■ **Requirements**:
Give the lines of the material verbatim, from the first line to the line with "body_gap = 0.35", including both.

■ **Information shown**:

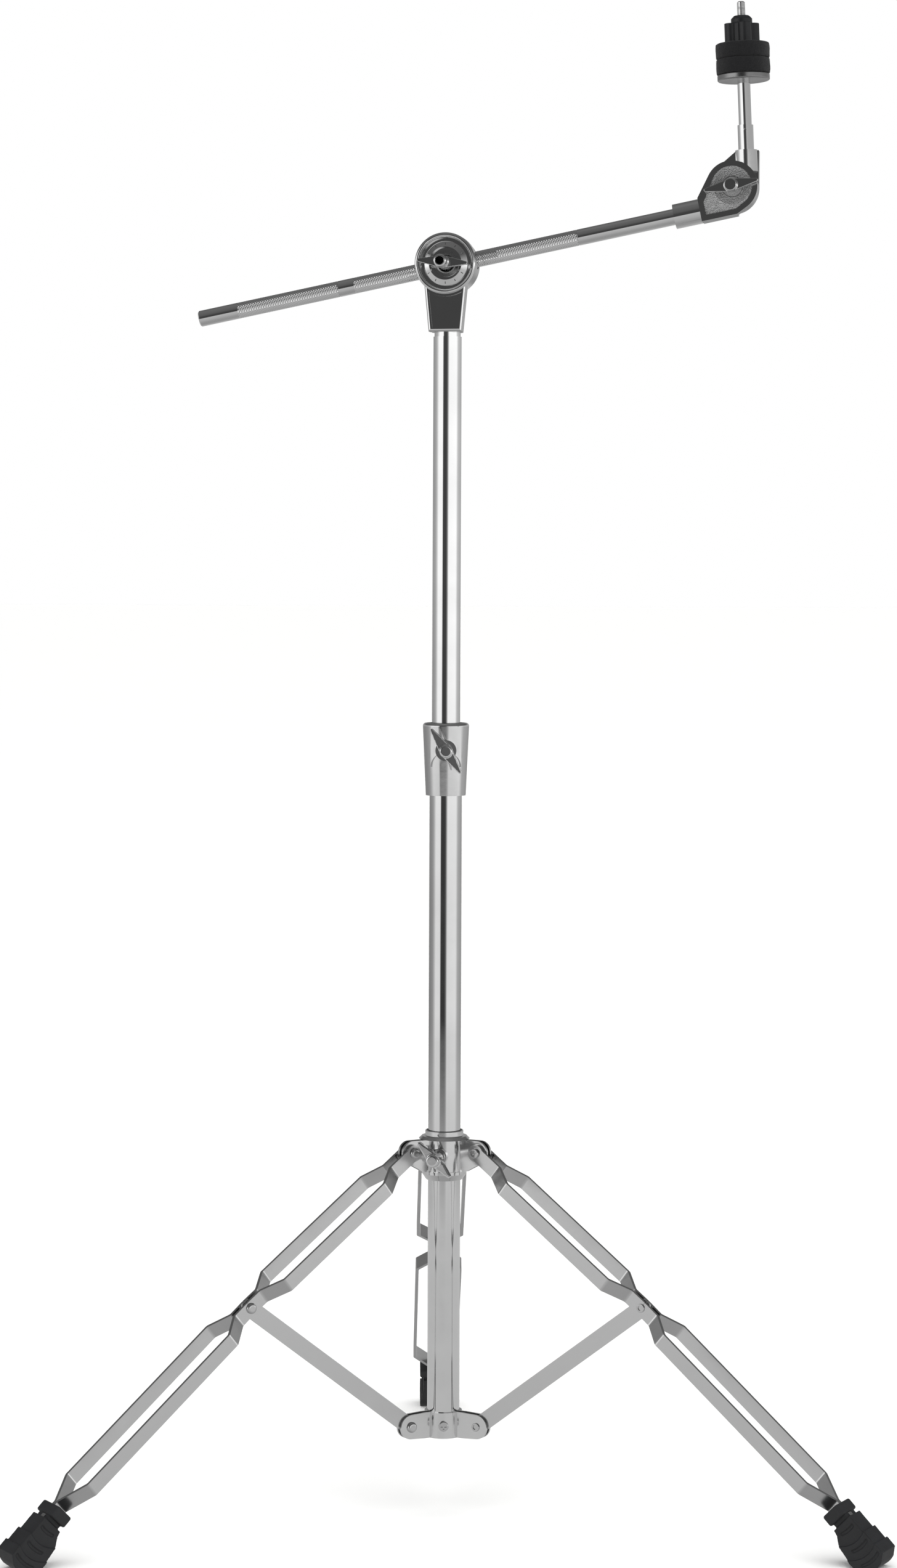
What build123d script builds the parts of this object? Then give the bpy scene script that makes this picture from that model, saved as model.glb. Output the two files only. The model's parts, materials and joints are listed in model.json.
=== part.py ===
from build123d import *
import math
import os

# Cymbal boom stand, in millimetres. +Z is up, the origin is on the mast's axis at floor level, and the
# boom lies over the X axis with the cymbal seat at +X. The clamp nuts of the tilters face -Y.

# fits
run_gap = 0.06            # radial clearance of a shaft that turns or slides in its hole
seat_gap = 0.02           # clearance between pieces that are fixed to each other
body_gap = 0.35           # air between faces that move past each other

# tripod: each leg hangs on the hub, and a brace of the same length joins its middle to the base bracket
tripod_turn = 100.3       # plan angle of the first leg, degrees
leg_count = 3
pivot_radius = 31.0       # mast axis to the leg and brace pivots
link_length = 178.9       # hub pivot to middle rivet, and middle rivet to base pivot
leg_slope = 36.9          # upper leg below the horizontal, degrees
leg_crank = 3.0           # the lower leg is this much steeper
lower_leg_length = 207.9  # middle rivet to the top of the foot's cuff
strip_width = 11.0
strip_thickness = 2.5
leg_spread = 18.0         # leg centre to the middle of each strip where they are apart
jog_length = 16.0         # length over which a strip swings in or out
hub_flat = 23.0           # straight strip past the hub pivot
pinch_flat = 14.0         # straight strip each side of the middle rivet
ankle_jog = 22.0
ankle_flat = 2.6          # straight strip above the foot
strip_end_radius = 6.5
bend_radius = 3.0
brace_width = 13.0
brace_thickness = 2.5

# rubber foot: distances along its axis from the cuff's top, and across it towards the outer face
foot_slope = 44.5
ankle_height = 41.0       # cuff top above the floor
cuff_length = 9.2
cuff_half_depth = 7.6
cuff_half_width = 13.0
cuff_round = 1.5
neck_end = 12.4
neck_inset = 1.4
neck_half_width = 8.8
tier_starts = (neck_end, 27.6, 40.2)
tier_half_widths = (10.0, 11.2, 12.5)
tier_outer = (9.0, 10.4, 11.6)
tier_arc = 22.0           # radius of the scalloped upper edge of a tier
tier_arc_back = 20.3
tier_arc_side = 1.5
foot_inner = ((12.4, -8.6), (16.6, -9.6), (22.5, -13.6), (35.4, -15.0))
foot_sole = (46.6, -12.7)
foot_toe = (52.8, 5.5)
foot_shoulder = 48.5      # the outer face ends here
strip_pocket = 20.0       # how far the strips reach into the foot
crescent_depth = 0.9
crescent_shift = 6.5
crescent_width = 2.5
crescent_margin = 2.5

# pins and their heads
pin_radius = 2.6
dome_radius = 4.2
dome_height = 2.4
dome_round = 2.0
screw_head_radius = 3.7
screw_head_height = 1.8
head_round = 0.7
cross_width = 1.2
cross_share = 0.6         # length of the cross over the head's diameter
cross_depth = 1.1
hollow_radius = 3.3
hollow_height = 1.0
hollow_bore = 2.0
hollow_round = 0.4
hollow_wall = 0.2         # left at the bottom of the hollow
spacer_radius = 4.0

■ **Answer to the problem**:
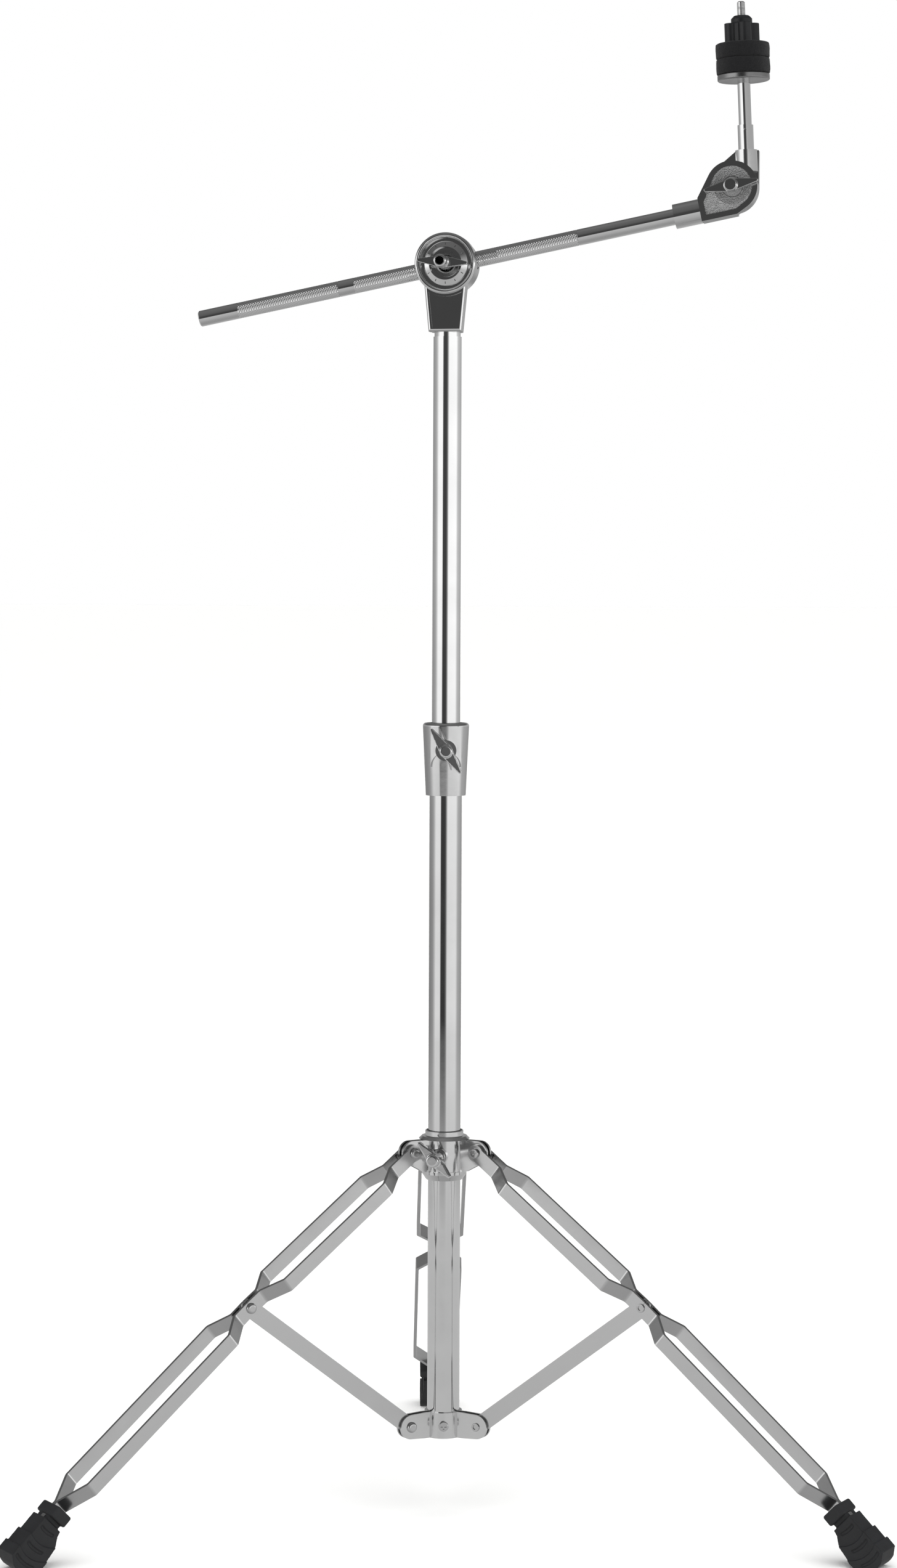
What build123d script builds the parts of this object? Then give the bpy scene script that makes this picture from that model, saved as model.glb. Output the two files only. The model's parts, materials and joints are listed in model.json.
=== part.py ===
from build123d import *
import math
import os

# Cymbal boom stand, in millimetres. +Z is up, the origin is on the mast's axis at floor level, and the
# boom lies over the X axis with the cymbal seat at +X. The clamp nuts of the tilters face -Y.

# fits
run_gap = 0.06            # radial clearance of a shaft that turns or slides in its hole
seat_gap = 0.02           # clearance between pieces that are fixed to each other
body_gap = 0.35           # air between faces that move past each other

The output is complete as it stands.